The proposed rule codifies the existing no-action relief provided under Letter 17-27[13] by allowing correcting and/or offsetting trades that are Required Transactions to be executed through flexible execution methods. The Commission believes that flexible execution methods, in lieu of order book or RFQ system requirements, promote SEF operational efficiency and allow a SEF to tailor error trade protocols to its trading and trade processing systems. The proposed rule also codifies two existing conditions from the no-action relief—the timing requirements and the prohibition on executing additional correcting trades. The Commission believes that these limitations are consistent with the goal of promoting straight-through processing.
The proposed rule, however, differs from Letter 17-27 in a couple of key respects. First, it excludes some conditions of the existing no-action relief, including the requirement that a SEF affirmatively determine that an error has occurred prior to allowing the counterparties to correct that error.[14] Second, the proposed rule appears to reduce the existing flexibility for resolving error trades that involve Permitted Transactions—correcting and/or offsetting trades that are Permitted Transactions would be subject to the timing requirements and prohibition on additional correcting trades. The Commission, however, requests comment on whether these requirements should apply.
The Proposal would amend the existing “block trade” definition under Regulation 43.2 to allow market participants to execute swap block trades on a SEF trading system or platform, excluding an order book. The proposed amendment would codify the current no-action relief provided in Letter 17-60 from the requirement that a block trade “occur away” from a SEF’s or designated contract market’s (DCM) trading system or platform, but pursuant to the SEF’s or DCM’s rules and procedures. The Commission states that continuing to permit on-SEF block trade execution, consistent with the current no-action relief, would allow clearing members to continue complying with pre-execution credit screening requirements under Regulation 1.73 for swaps that are intended to be cleared, and allow SEFs to facilitate those screenings as required under Regulation 37.702(b).

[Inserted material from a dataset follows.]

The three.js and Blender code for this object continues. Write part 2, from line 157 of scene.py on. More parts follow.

The proposed amendment, however, would also allow market participants to execute swap block trades that are not intended to be cleared on a SEF’s non-order book trading system or platform. The Commission states that providing a consistent approach to both types of block trades would help reduce operational complexity for both SEFs and market participants.
Sarah A. Bessin
Associate General Counsel
[1] Swap Execution Facility Requirements and Real-Time Reporting Requirements, 84 Fed. Reg. 70446 (Feb. 19, 2020), available at https://www.cftc.gov/media/3371/federalregister013020c/download.

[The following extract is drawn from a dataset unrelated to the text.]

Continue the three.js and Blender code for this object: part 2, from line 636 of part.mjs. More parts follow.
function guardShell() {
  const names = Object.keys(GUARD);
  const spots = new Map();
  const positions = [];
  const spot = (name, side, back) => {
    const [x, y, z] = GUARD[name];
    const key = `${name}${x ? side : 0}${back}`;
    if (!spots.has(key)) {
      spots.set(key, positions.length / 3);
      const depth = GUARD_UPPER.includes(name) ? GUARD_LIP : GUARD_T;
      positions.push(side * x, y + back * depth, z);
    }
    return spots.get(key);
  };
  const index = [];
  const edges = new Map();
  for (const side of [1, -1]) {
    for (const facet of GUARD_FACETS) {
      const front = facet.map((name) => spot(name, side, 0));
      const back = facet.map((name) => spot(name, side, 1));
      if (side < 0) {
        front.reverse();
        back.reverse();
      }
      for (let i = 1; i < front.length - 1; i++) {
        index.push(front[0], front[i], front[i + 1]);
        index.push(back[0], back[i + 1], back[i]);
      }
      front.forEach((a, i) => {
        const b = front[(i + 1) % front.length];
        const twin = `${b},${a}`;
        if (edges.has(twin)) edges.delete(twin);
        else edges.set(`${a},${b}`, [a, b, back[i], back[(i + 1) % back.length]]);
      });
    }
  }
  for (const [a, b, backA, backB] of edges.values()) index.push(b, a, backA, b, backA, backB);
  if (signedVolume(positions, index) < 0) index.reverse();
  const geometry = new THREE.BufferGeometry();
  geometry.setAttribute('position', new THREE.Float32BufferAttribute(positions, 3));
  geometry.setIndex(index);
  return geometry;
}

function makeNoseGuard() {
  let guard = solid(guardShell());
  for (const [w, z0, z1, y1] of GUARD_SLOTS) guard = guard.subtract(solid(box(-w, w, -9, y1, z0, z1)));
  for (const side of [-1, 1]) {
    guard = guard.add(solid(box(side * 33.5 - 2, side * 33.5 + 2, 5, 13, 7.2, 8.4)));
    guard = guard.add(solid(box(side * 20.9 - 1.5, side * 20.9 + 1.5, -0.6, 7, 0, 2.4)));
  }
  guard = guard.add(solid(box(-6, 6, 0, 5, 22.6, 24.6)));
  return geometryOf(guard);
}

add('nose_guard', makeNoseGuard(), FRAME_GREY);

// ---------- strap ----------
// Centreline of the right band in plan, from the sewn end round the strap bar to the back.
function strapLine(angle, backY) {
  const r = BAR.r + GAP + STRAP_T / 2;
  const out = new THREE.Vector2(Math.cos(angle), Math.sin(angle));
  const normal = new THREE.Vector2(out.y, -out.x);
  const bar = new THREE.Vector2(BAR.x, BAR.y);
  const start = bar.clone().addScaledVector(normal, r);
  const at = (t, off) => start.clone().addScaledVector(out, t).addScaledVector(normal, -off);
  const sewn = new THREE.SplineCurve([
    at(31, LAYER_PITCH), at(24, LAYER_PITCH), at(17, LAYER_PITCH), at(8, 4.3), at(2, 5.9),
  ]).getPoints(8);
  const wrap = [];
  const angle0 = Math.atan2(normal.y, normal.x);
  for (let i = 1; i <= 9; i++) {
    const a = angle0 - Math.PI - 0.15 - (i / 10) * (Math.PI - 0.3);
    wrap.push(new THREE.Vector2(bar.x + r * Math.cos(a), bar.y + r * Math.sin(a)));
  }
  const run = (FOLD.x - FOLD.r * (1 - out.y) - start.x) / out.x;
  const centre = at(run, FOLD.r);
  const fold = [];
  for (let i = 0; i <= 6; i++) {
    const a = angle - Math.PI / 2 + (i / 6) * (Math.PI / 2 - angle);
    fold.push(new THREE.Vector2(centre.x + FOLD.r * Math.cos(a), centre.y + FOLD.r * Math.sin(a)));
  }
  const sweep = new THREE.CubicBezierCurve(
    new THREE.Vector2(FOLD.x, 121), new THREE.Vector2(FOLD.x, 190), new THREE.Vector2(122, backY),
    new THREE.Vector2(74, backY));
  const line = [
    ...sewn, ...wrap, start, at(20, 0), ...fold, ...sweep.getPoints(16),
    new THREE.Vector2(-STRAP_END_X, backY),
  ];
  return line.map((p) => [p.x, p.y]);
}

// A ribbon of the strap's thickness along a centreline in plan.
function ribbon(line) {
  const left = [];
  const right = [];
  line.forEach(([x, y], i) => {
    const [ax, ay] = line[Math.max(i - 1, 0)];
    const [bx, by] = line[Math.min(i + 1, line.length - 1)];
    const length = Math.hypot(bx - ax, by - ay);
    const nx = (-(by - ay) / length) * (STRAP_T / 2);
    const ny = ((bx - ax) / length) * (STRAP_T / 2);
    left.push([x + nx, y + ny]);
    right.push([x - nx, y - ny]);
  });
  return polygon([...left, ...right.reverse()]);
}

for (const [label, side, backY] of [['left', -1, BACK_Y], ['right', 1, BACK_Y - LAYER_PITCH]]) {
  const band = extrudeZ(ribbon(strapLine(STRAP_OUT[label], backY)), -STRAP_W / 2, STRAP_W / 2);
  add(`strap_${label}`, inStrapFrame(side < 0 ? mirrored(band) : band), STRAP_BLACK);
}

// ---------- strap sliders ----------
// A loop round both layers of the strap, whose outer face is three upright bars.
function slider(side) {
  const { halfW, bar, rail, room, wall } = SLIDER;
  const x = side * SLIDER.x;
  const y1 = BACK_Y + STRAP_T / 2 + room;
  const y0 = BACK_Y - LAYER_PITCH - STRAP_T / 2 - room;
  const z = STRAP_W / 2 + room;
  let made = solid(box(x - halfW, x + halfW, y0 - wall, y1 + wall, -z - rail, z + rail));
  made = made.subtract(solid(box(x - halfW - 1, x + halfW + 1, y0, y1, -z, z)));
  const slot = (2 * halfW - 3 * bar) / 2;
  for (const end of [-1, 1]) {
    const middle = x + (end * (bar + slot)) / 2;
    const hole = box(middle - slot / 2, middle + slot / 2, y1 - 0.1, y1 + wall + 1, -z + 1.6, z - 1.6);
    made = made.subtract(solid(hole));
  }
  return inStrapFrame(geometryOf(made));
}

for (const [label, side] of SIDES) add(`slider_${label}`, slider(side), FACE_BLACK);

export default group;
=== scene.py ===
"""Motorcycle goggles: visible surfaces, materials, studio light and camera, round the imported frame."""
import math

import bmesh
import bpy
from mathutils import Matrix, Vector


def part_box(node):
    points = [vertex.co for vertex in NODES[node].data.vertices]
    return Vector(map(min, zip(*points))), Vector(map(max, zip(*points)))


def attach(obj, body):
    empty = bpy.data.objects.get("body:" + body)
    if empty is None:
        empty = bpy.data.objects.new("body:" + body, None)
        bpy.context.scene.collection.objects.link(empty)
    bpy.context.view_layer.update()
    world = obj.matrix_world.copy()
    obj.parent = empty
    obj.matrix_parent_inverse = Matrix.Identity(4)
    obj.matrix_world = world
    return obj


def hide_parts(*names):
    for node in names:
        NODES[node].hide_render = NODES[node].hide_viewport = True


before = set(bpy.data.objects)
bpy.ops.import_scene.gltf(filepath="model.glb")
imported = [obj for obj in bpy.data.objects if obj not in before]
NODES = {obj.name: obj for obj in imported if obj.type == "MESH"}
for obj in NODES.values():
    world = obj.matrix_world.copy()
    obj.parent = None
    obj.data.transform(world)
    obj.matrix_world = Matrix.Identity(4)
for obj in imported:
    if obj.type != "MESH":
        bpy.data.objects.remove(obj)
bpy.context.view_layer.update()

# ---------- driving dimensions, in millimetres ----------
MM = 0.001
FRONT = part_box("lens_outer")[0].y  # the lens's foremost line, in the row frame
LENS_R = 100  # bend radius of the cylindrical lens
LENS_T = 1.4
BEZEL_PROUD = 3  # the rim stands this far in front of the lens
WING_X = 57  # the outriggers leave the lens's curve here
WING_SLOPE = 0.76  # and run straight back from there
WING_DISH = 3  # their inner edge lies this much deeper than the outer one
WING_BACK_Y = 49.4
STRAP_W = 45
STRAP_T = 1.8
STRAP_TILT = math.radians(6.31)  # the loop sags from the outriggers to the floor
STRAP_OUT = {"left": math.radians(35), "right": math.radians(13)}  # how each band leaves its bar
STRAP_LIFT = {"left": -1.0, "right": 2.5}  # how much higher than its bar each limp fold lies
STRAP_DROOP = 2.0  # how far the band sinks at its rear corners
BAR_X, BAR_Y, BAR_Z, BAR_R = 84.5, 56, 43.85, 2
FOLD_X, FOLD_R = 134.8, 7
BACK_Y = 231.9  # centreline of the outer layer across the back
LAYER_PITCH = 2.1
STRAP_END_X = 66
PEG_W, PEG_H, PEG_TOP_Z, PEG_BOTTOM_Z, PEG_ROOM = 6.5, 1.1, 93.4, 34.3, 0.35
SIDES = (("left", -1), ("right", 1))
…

[2] Proposed Regulation 37.9(d)(1) specifies that a “package transaction” consists of two or more component transactions executed between two or more counterparties where (i) at least one component transaction is a Required Transaction; (ii) execution of each component transaction is contingent upon the execution of all other component transactions; and (iii) the component transactions are priced or quoted together as one economic transaction with simultaneous or near-simultaneous execution of all components. This proposed definition is similar to the definition provided under the current no-action relief. CFTC Letter No. 17-55 (Oct. 31, 2017), available at https://www.cftc.gov/csl/17-55/download.
[3] Regulation 37.9(a)(1) defines a “Required Transaction” as any transaction involving a swap that is subject to the trade execution requirement under Commodity Exchange Act (CEA) Section 2(h)(8). Swaps that are subject to the trade execution requirement have been “made available to trade” (MAT) pursuant to a regulatory determination process.
[4] Regulation 37.9(c)(1) defines a “Permitted Transaction” as any transaction not involving a swap that is subject to the trade execution in CEA Section 2(h)(8). Regulation 37.9(c)(2) allows a SEF to offer any execution method for a Permitted Transaction.
[5] The proposed regulations, however, would not codify the no-action relief provided with respect to package transactions in which all other components are futures contracts. The current no-action relief designates this category as “MAT/Futures.” CFTC Letter No. 17-55. The relief for component swaps in that category is currently set to expire on November 15, 2020.
[6] The current no-action relief designates this category as “MAT/Non-MAT Uncleared.” CFTC Letter No. 17-55.
[7] The current no-action relief designates this category as “MAT/Non-Swap Instrument.” CFTC Letter No. 17-55.
[8] The current no-action relief designates this category as “MAT/Non-Exclusive CFTC Swap.” CFTC Letter No. 17-55.
[9] Based on the complexity of these types of package transactions, proposed Regulation 37.3(a)(4) also would provide a SEF with an exception to the “minimum trade functionality” requirement, which requires a SEF to offer an order book for all of its listed swaps, including swap components of package transactions in the categories specified above.
[10] The current no-action relief designates this category as “MAT/New Issuance Bond.” CFTC Letter No. 17-55.
[11] Proposed Regulation 37.9(e)(1)(i) defines “correcting trade” as a trade executed and submitted for clearing to a registered derivatives clearing organization [DCO] or a [DCO] that the Commission has determined is exempt from registration, with the same terms and conditions as an error trade other than any corrections to any operational or clerical error and the time of execution.
[12] Proposed Regulation 37.9(e)(1)(iii) defines “offsetting trade” as a trade executed and submitted for clearing to a registered [DCO], or a [DCO] that the Commission has determined is exempt from registration, with terms and conditions that economically reverse an error trade that was accepted for clearing.
[13] CFTC Letter No. 17-27 (May 30, 2017), available athttps://www.cftc.gov/csl/17-27/download.
[14] CFTC Letter No. 17-27 at 6 (Conditions 4 and 6). Instead, the proposed rule would allow a SEF to permit counterparties to address an error trade without prior authorization and conduct an ex post review of any offsetting and/or correcting trades.